Clostridium difficile infection is often considered to result from recent acquisition of a C difficile isolate in a healthcare setting. However, C difficile spores can persist for long periods of time, suggesting a potentially large community environmental reservoir. The objectives of this study were to assess community environmental contamination of toxigenic C difficile and to assess strain distribution in environmental versus clinical isolates.


From 2013 to 2015, we collected community environmental swabs from homes and public areas in Houston, Texas to assess C difficile contamination. All positive isolates were tested for C difficile toxins A and B, ribotyped, and compared with clinical C difficile isolates obtained from hospitalized patients in Houston healthcare settings.

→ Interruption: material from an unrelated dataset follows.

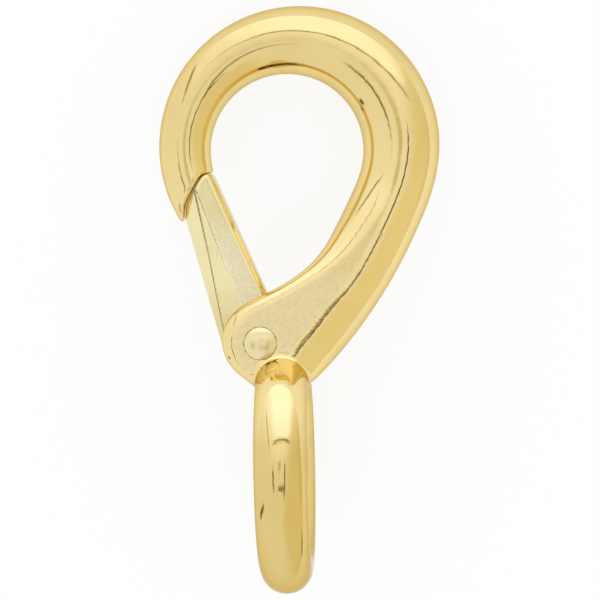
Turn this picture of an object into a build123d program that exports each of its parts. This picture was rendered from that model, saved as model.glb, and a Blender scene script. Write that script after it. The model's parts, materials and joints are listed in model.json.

A total of 2538 environmental samples were collected over the study period. These included samples obtained from homes (n = 1079), parks (n = 491), chain stores (n = 225), fast food restaurants (n = 123), other commercial stores (n = 172), and hospitals (n = 448). Overall, 418 environmental isolates grew toxigenic C difficile (16.5%; P < .001) most commonly from parks (24.6%), followed by homes (17.1%), hospitals (16.5%), commercial stores (8.1%), chain stores (7.6%), and fast food restaurants (6.5%). A similar distribution of ribotypes was observed between clinical and environmental isolates with the exception that ribotype 027 was more common in clinical isolates compared with environmental isolates (P < .001).


We identified a high prevalence of toxigenic C difficile from community environs that were similar ribotypes to clinical isolates. These findings suggest that interventions beyond isolation of symptomatic patients should be targeted for prevention of C difficile infection.